Moving on, it became clearer that they may have thought I going to the gig, because I was getting ready to leave as I was lyrically waxing Justin. And again…

One of the girls asked me as I grabbed my work bag: “Where are you sitting tonight, Cliff?”

With my other hand I reached for the groceries I bought at lunch. “On my couch,” I said, looking into the bag, “eating toast.”

“You’re not going to the gig?” asked the other.

“Um, no.” The way you do when you don’t want to answer but have to. That um sound.

“Eating toast!” I could hear the laughter as I walked out of the office.

I am so not bringing sexy back. I’m actually taking away the sexy. I’m removing every last vestige of sexy, creating a vacuum from which no sexy can escape.

And instantly I remembered that I am not them. Last week they were at Glastonbury. If I were there, I’d still be recovering, and they are seeing Justin while I eat toast on my couch.

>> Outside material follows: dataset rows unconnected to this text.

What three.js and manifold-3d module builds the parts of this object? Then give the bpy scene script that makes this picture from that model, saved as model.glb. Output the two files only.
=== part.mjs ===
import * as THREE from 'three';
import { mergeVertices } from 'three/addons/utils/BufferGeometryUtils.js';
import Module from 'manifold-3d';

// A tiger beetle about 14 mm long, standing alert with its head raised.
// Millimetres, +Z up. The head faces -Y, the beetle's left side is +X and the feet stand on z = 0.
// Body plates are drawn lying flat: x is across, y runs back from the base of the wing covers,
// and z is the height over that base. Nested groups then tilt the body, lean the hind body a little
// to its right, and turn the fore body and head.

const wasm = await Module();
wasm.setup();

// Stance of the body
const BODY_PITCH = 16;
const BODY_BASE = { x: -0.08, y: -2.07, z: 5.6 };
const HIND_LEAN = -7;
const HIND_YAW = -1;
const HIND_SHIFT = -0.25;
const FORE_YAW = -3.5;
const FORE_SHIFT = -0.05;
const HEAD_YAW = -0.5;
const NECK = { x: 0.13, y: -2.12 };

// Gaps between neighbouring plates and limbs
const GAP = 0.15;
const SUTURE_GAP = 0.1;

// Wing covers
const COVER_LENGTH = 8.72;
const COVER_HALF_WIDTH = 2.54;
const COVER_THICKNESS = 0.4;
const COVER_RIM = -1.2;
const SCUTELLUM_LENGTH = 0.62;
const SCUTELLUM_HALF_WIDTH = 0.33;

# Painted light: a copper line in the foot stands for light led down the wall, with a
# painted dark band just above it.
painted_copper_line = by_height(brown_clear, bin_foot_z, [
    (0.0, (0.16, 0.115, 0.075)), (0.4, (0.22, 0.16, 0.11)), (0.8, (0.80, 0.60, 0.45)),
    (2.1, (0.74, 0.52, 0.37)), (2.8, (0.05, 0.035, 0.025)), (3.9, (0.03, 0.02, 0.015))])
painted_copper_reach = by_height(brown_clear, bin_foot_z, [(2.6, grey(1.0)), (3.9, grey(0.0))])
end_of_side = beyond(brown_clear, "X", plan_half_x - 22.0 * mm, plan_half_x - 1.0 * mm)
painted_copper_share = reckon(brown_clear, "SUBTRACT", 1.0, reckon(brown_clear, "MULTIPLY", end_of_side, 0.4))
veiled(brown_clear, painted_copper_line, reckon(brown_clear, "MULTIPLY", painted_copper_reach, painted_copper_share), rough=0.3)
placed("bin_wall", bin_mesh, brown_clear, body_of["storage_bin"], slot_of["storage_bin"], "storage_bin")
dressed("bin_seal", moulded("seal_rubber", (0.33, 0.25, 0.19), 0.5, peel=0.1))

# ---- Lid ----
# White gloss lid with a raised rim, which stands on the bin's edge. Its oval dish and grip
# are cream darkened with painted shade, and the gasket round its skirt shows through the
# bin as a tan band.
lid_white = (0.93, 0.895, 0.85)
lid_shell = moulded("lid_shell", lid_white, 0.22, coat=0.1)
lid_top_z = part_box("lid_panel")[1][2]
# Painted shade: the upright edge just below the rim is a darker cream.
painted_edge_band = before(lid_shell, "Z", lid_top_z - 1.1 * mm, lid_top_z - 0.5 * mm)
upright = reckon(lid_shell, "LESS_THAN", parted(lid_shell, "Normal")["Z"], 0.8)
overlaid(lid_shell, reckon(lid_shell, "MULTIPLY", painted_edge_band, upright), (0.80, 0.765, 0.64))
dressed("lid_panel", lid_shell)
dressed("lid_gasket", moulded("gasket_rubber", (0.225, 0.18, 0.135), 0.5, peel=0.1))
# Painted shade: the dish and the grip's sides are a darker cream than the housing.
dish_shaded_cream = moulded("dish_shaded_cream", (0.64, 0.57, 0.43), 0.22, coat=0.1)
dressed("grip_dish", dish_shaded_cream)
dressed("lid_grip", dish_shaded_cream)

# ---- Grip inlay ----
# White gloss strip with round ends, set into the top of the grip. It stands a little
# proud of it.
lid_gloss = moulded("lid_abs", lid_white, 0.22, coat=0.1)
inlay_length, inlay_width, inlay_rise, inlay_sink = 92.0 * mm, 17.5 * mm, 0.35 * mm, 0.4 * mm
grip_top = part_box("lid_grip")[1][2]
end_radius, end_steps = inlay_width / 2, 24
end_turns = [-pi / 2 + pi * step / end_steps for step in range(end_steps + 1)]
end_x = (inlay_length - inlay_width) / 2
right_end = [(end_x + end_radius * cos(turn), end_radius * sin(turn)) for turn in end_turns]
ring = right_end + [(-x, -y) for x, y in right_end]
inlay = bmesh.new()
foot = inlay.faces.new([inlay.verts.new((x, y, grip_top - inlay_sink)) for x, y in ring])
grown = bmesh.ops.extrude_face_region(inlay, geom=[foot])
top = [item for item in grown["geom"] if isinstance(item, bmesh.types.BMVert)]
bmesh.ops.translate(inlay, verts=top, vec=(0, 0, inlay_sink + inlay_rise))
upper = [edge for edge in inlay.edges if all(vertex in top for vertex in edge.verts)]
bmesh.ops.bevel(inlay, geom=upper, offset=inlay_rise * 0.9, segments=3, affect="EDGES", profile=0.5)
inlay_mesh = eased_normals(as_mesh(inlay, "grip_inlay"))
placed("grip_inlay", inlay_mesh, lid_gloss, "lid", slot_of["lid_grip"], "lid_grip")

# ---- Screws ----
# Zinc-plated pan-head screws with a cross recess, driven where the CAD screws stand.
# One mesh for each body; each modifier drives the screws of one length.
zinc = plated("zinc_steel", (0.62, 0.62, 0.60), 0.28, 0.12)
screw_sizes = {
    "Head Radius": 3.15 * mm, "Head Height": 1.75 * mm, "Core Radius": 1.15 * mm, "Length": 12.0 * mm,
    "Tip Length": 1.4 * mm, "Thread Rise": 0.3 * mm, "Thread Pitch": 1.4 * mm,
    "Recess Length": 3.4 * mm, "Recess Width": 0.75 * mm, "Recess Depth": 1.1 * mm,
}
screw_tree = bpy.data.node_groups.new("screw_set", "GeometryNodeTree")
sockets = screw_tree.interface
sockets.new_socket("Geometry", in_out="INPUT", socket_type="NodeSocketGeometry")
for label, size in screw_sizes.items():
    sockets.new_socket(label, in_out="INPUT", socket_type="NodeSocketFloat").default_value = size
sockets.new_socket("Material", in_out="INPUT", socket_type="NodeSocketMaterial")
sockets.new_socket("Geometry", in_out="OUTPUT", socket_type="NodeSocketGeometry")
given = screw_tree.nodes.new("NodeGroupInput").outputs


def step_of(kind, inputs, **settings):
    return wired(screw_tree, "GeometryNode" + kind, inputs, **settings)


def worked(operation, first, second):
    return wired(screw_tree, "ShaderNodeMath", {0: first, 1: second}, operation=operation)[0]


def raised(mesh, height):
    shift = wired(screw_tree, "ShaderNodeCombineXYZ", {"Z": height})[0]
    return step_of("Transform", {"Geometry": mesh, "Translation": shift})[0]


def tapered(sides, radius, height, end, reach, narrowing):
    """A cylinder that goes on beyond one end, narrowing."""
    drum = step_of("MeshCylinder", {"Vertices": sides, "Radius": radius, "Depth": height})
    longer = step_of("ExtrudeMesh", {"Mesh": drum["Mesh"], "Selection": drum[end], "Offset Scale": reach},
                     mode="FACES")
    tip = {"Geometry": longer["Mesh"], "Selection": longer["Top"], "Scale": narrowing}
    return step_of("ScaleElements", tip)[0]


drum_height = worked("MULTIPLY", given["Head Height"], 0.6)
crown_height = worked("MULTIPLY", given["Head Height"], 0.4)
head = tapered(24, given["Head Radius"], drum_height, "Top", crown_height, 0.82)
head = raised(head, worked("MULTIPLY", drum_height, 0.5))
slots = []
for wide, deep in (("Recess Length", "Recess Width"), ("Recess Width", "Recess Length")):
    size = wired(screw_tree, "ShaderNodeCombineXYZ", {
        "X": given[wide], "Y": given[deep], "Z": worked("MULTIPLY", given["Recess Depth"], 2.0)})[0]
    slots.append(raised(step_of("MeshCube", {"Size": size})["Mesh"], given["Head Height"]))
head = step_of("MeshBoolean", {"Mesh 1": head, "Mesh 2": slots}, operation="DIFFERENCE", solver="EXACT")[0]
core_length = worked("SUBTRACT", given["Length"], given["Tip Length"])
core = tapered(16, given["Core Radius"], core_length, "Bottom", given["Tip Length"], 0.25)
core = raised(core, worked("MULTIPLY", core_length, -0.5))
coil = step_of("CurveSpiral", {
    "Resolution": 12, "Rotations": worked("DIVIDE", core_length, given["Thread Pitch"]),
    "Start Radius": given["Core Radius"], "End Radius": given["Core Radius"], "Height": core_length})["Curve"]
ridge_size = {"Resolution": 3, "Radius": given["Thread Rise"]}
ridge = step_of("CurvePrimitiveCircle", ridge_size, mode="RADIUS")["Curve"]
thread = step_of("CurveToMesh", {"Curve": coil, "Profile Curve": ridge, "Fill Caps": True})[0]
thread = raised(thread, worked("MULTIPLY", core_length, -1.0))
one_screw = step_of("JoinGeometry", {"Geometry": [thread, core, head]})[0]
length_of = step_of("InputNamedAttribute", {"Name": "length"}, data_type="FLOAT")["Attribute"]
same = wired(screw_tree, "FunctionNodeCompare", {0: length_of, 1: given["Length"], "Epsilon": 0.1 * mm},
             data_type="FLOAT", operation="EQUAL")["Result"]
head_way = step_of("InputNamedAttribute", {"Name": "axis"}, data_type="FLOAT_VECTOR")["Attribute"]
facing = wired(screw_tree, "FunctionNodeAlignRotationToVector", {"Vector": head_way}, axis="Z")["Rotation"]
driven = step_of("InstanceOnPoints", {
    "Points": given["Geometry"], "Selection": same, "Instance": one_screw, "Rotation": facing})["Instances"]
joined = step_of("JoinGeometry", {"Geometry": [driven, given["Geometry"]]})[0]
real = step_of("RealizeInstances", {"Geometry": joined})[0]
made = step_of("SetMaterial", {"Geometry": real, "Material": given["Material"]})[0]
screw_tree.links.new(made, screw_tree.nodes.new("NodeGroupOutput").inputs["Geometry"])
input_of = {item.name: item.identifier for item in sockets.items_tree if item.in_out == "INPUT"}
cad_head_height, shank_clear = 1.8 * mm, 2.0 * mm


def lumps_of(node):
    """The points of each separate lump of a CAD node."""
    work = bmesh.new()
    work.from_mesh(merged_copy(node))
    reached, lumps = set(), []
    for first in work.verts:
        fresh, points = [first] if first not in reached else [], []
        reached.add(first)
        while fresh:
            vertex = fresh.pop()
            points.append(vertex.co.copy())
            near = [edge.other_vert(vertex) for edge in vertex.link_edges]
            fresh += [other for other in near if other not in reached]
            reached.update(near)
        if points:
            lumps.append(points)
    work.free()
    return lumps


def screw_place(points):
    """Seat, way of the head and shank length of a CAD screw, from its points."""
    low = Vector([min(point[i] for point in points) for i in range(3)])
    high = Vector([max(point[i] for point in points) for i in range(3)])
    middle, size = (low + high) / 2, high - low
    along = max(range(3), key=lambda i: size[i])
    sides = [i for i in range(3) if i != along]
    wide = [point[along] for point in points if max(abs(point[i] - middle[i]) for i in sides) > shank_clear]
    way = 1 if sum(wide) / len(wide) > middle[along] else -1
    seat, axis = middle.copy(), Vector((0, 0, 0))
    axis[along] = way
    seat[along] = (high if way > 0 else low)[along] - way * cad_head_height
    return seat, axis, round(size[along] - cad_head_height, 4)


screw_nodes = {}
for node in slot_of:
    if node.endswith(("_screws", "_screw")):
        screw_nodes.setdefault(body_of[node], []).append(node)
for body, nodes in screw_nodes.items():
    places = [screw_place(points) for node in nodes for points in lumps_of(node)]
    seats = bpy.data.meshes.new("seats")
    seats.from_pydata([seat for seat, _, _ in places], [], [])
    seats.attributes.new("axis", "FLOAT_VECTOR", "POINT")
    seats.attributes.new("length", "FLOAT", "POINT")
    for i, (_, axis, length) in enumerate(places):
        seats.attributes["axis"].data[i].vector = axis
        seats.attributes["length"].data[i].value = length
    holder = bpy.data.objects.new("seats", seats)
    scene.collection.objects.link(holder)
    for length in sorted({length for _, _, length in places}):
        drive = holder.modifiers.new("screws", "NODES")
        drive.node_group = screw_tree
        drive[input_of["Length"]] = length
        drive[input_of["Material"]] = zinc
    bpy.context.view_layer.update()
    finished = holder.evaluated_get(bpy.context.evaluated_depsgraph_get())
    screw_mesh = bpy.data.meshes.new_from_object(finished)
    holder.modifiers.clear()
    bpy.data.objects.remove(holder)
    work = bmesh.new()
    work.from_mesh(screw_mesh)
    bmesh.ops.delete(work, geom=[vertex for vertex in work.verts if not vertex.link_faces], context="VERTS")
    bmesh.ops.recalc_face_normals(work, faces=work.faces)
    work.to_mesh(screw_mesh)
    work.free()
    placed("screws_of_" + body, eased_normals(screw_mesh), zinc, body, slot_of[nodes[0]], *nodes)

It was nice, though. I had Dippy Eggs.

11 Responses to “Cry Me A River”

  1. quick Says:

    What are you talking about? Dippy eggs. Sexeee.

  2. James Says:

    Dippy eggs beats Justin anyday

  3. Mr Angry Says:

    Brilliant. Though I am ashamed to say I would have followed them and tried to scalp a ticket outside… Probably.

  4. Wendy Says:

    Grrr. I want a chucky egg sandwich now. GET ME ONE.

  5. Rosanna Says:

    Justine Timberlake, or dippy eggs?

    Well, they’re both sort of smushy around the edges.

  6. sooz Says:

    Ohh no contest! Good choice Cliff!

  7. Kathryn Says:

    What are dippy eggs? Are they a bit daft? Or do you dip them?

  8. Pete Says:

    I’m bringing cardigans back.

  9. Katy Newton Says:

    If I had eggs and bread I’d go for French toast. Sprinkle of sugar, drop of vanilla essence. Lovely. But each to his or her own.

  10. Cliff Says:

    Quick - True. Also, I can not read “Sexeee” without singing Liberty X in my head.
    James - You can’t beat eggs. Eggs. heh.
    Angry - Can you bring some sexy back for me?
    Wendy - What other kind of eggs do you have in sandwiches? Also - GET IT YOURSELF.
    Rosanna - Hey - welcome. And some people have half of one for breakfast.
    Sooz - Fry me a river.
    Kathryn - Both.
    Pete - Store credit only, sorry.
    Katy - Only for breakfast.

  11. Kathryn Says:

    Ok! Found out what dippy eggs are from good ‘ol Wikipedia. I like that much better than fried eggs, that’s for sure. And they are damn good for dinner!